Sidenotes seem like a really good way to add contextual information. It’s easy to make it absolutely clear that it isn’t part of the original text itself (for instance, with timestamps on each note) and that it doesn’t represent the opinion of all original authors (by signing each note). And it doesn’t distract too much from reading the text, like footnotes would.

The results

I started from the first article I published during my PhD, on artifact segmentation in digital pathology. I simply re-read it and started annotating. I quickly found things that I thought were interesting to add: links to later publications, clarifications, links to relevant source code, etc.

Moving from one publication to the next, I got more convinced that this was a good idea. It makes it a lot easier, for instance, to follow the links between the first paper, the first SNOW paper from ISBI, and the follow-up report that expands on both.

In my early articles, I also didn’t have the habit yet of creating a snapshot repository with code for replicating the results. So I could also point to later versions of the code in some of my repositories, which in some case may make it easier for some to understand exactly what I was doing.
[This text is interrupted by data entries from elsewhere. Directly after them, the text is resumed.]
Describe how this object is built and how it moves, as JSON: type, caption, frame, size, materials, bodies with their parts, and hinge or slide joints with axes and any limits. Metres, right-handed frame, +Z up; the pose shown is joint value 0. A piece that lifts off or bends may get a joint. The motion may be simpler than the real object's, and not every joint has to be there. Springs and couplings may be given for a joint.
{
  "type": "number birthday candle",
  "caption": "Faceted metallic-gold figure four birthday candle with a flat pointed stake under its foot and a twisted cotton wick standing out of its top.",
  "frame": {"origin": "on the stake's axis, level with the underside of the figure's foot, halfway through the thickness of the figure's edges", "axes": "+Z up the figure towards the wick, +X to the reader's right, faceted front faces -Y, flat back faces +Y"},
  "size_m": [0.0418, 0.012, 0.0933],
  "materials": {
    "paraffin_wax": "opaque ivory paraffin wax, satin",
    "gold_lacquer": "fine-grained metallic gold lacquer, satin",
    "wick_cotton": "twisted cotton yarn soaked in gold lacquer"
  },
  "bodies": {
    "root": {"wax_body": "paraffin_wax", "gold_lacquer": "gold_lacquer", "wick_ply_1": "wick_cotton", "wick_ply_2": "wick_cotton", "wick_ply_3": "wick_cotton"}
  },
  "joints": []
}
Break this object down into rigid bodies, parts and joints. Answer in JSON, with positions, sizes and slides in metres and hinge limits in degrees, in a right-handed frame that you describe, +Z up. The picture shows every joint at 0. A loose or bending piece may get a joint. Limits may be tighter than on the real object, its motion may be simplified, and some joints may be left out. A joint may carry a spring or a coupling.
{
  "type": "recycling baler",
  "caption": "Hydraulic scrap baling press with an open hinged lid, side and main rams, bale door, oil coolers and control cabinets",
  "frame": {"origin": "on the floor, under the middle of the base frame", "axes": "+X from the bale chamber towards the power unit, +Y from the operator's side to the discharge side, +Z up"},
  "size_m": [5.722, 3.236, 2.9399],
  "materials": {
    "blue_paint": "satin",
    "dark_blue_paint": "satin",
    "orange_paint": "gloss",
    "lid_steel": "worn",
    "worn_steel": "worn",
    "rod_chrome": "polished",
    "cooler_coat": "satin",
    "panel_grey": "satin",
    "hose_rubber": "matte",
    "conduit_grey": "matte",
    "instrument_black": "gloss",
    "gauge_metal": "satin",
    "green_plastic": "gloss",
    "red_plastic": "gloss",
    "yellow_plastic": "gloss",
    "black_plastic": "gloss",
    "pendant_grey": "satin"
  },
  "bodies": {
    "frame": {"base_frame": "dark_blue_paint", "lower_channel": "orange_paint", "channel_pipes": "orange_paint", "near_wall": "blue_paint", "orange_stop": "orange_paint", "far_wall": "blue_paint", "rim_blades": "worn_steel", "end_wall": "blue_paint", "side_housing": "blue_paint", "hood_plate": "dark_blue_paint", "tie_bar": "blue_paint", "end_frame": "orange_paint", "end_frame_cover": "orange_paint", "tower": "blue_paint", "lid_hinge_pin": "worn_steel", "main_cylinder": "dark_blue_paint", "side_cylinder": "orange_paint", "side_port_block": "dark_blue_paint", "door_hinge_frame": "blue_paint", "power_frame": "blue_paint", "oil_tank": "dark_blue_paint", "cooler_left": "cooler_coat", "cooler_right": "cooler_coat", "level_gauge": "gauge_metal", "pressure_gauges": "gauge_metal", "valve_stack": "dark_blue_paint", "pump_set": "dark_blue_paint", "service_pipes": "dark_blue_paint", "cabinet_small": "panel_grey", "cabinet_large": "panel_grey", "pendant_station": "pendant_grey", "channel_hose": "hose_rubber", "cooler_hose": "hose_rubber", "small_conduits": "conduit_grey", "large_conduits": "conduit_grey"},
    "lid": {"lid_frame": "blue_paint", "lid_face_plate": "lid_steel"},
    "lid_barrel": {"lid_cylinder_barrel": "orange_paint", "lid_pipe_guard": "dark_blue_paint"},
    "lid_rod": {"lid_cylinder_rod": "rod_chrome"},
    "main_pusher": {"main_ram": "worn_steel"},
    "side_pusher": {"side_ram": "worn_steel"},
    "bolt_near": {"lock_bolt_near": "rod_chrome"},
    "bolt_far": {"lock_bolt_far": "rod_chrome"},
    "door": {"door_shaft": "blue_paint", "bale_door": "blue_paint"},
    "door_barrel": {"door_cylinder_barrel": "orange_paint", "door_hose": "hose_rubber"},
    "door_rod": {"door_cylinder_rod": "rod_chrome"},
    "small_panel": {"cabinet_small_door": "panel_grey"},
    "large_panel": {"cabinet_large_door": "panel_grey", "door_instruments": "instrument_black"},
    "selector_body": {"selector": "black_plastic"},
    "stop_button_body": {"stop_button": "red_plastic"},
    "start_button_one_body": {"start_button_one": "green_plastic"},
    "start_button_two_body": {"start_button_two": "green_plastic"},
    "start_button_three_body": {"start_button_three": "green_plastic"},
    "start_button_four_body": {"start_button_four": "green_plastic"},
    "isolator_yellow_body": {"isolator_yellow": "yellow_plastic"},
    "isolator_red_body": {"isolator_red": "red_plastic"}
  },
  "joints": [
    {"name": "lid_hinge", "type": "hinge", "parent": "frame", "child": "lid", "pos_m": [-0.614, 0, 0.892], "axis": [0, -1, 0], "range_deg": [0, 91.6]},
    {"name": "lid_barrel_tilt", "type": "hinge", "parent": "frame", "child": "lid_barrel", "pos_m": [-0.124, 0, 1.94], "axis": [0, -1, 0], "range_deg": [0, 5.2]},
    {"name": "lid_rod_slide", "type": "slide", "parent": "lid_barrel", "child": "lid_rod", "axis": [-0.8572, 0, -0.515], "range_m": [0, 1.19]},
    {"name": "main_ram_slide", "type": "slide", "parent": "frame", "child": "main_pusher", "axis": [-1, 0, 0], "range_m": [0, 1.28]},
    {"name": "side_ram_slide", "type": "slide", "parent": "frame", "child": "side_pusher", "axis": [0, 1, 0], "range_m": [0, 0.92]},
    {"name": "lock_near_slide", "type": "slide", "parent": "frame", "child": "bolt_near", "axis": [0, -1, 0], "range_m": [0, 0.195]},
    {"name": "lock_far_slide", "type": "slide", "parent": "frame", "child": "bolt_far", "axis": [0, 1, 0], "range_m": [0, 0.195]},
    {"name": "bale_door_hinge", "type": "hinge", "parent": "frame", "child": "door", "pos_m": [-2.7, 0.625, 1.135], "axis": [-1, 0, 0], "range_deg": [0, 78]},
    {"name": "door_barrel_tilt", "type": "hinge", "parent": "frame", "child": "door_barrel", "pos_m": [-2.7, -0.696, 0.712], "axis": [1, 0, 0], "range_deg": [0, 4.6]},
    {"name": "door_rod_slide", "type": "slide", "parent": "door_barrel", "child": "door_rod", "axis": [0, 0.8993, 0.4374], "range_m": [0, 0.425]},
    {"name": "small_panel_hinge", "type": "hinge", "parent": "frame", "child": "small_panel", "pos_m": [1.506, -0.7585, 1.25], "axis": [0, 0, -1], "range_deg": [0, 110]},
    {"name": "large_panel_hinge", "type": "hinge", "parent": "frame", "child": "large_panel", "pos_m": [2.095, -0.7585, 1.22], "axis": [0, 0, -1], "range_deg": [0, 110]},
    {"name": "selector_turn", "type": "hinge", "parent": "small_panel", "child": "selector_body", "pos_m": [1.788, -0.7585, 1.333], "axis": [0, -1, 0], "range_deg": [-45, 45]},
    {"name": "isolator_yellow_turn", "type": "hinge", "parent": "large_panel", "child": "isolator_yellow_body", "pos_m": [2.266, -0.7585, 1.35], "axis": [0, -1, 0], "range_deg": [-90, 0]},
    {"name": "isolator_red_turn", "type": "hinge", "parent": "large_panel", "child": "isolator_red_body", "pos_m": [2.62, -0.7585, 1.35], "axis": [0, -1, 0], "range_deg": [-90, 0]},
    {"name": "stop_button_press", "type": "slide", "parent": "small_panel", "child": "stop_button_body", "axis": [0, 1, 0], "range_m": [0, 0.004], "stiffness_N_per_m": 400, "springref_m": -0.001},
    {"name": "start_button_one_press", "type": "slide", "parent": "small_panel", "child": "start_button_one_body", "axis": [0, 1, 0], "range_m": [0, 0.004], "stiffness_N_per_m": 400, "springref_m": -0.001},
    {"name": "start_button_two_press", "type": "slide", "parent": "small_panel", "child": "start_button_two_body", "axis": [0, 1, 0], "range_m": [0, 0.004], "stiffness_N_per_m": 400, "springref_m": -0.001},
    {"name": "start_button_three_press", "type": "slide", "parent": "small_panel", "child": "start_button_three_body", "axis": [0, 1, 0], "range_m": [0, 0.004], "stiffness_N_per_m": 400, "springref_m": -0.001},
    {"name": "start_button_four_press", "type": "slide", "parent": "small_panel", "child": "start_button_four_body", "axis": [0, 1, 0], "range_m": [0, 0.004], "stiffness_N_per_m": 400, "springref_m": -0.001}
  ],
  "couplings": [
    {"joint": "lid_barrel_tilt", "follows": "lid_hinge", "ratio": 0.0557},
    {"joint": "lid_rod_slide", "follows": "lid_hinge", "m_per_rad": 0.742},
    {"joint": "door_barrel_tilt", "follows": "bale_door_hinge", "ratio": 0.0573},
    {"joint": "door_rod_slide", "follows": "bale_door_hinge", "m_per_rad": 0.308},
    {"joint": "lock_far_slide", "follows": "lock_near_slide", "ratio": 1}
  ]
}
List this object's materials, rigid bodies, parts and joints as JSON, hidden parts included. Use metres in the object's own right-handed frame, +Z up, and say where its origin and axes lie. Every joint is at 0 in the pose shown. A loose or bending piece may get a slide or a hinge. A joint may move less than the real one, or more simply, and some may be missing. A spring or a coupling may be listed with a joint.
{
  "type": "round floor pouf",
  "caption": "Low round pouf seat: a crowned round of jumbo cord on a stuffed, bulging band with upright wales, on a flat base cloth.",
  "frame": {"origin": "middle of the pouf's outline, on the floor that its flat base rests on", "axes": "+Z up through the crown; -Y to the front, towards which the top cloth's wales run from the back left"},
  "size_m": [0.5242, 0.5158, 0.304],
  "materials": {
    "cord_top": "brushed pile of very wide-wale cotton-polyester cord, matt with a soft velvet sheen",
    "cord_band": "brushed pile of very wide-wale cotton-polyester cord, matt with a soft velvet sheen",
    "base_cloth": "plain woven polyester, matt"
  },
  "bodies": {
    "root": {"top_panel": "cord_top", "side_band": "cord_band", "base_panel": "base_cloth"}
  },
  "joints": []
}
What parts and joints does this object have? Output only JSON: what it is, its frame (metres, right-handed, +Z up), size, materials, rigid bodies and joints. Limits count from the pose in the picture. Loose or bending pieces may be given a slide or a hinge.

I’ve now gone through all of the publications where I’m first author, up to my latest ESANN 2025 paper.

Conclusions

I really like this format. Not only because I can correct things that I think weren’t quite right when we published the paper in the first place, but also because it allows me, in a way, to personalize a lot more the way I present that research. My publications are obviously not just mine, even when I’m the first author. But here, I can add things in my own words, without pressure, and I think it brings some life into what is often a fairly dry process.